Stage four organizations treat retention as a continuously improving system. Research feeds directly into playbook refinement. Cross-functional teams collaborate naturally on retention initiatives. The organization learns quickly from both successes and failures. Retention outcomes are predictable and improving over time. Leading enterprise companies operate at this level.
The progression isn't automatic or linear. Companies can stall at any stage, and regression happens when key people leave or priorities shift. But understanding the maturity model helps organizations focus their development efforts on the specific capabilities needed for their next stage rather than attempting everything simultaneously.

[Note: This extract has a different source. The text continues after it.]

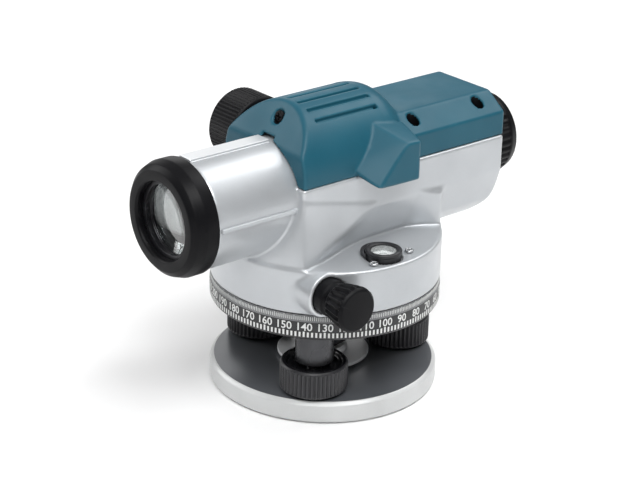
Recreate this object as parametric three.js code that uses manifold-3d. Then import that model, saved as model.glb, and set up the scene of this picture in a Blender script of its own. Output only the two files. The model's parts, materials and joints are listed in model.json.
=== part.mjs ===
// Automatic (optical) level: a telescope on a turning drum, over a three-screw levelling base.
// Millimetres, +Z up. The telescope looks along -X, its eyepiece is at +X, the focusing knob is
// at +Y and the circular vial at -Y. The group is centred on X and Y at the end of the file.
import * as THREE from 'three';
import { mergeVertices } from 'three/addons/utils/BufferGeometryUtils.js';
import Module from 'manifold-3d';

const wasm = await Module();
wasm.setup();

// ---------- driving dimensions ----------
const GAP = 0.3;                  // kept between pieces that touch on the real object
const OPTIC_Z = 108;              // height of the line of sight
const FRONT_X = -102;             // front of the objective ring
const REAR_X = 113;               // rear of the eyepiece ring
const PLATE_R = 58;
const PLATE_TOP = 11;
const TRIPOD_HOLE_R = 7.4;
const DRUM_R = 58;
const DRUM_BOTTOM = 58;
const DRUM_TOP = 80.5;
const WALL = 3;
const RING_R = 58.25;             // horizontal circle
const RING_BOTTOM = 45;

const SCREW_CIRCLE_R = 41.5;      // levelling screws
const SCREW_ANGLE = -136.5;       // degrees, first screw; the others follow at 120 degrees
const FOOT_R = 4.5;
const STEM_R = 3.6;
const KNOB_R = 17;
const KNOB_BOTTOM = 12.4;
const KNOB_TOP = 27;
const BOSS_R = 9.5;
const BOSS_BOTTOM = 26.8;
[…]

The ultimate goal of systematization isn't eliminating all retention challenges but rather making retention outcomes predictable and improvable. When retention operates systematically, organizations can forecast churn accurately, understand the drivers behind their numbers, and know which interventions will move metrics in desired directions.
This predictability creates strategic advantages that extend beyond customer success. Product teams can make better roadmap decisions when they understand how features impact retention. Sales teams can set more accurate expectations when they know which customer profiles succeed long-term. Finance can forecast revenue with greater confidence when retention becomes systematic rather than volatile.
The path from firefighting to systems requires sustained commitment, protected capacity, and willingness to invest in capabilities that don't show immediate returns. But organizations that make this transition consistently outperform peers on retention metrics while requiring less heroic effort from their teams.
The choice isn't whether retention matters. Every organization knows it does. The choice is whether retention will remain a perpetual crisis requiring constant heroic response, or become a systematic capability that improves continuously while demanding less dramatic intervention. The former feels urgent every day. The latter builds compound advantages that separate market leaders from the rest.